SACRAMENTO, CA, May 16, 2019 -- A bill that would place a tax on most residential and commercial insurance policyholders in the aftermath of a catastrophic earthquake met a roadblock this week in the Senate Appropriation Committee.

SB 254, opposed by IIABCal, proposes to make a number of unprecedented changes to the Insurance Code that would adversely affect independent agents and brokers, surplus line brokers and their customers.

According to IIABCal Lobbyist John Norwood, who testified against the bill earlier this month, the California Earthquake Authority-sponsored bill would breach the walls separating CEA and non CEA insurers and policyholders, create cross subsidies, result in multiple assessments on policyholders, including most commercial insurance, impose assessments on lines of insurance never previously assessed like non-admitted insurers and impose assessments on surplus line brokers.

Following a grassroots campaign of IIABCal members earlier this month, the bill was sent to the Suspense File in Senate Appropriations Committee on Monday.  The bill remained stuck in the Appropriations Committee this week when it was turned into a two-year bill when the bill's author, Sen.Robert Hertzberg, was unable to fix the “new tax” designation. Hertzberg committed to not take the bill to the floor if it was still designated a tax.

Once the bill proceeds, if at all, it will be restricted to the CEA member companies, Norwood said, and there would be no assessments on clients of non-member companies and no assessments on non-admitted insurers.

Norwood testified before the Senate Insurance Committee last month on behalf of the IIABCal member agents and brokers who contacted their legislators on the committee to oppose the bill proposed by the CEA as a way to reduce its cost of reinsurance and use the savings from lower reinsurance costs to fund their brace and bolt program wherein they provide grants for homeowners in high earthquake prone areas to retrofit their homes.
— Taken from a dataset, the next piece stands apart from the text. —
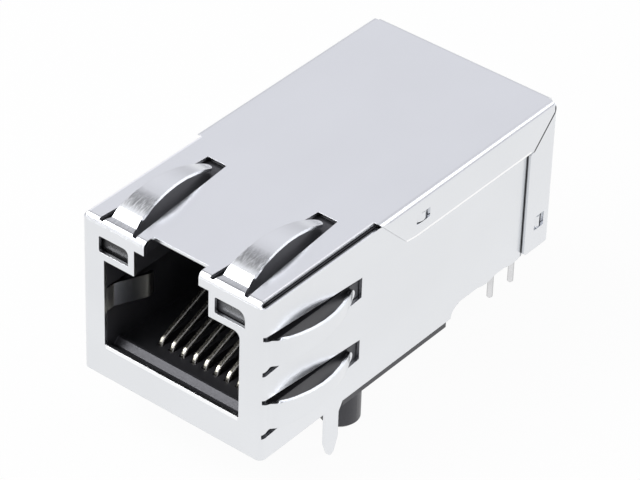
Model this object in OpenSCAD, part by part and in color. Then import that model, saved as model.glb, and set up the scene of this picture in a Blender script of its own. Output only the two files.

According to the CEA, this is an innovative way to provide funding to proactively lower the damages from a mega earthquake by adding a layer of contingent assessment to the financial layer-cake supporting the Authority at a level where it there is actuarially less than a 1% chance an earthquake of the magnitude that would trigger the assessment would ever happen.

However, Norwood said agents and brokers do not buy into the idea that their clients should accept unprecedented changes that are potentially adverse on the theory that the triggering event for the assessments are so remote that is likely it will never happen.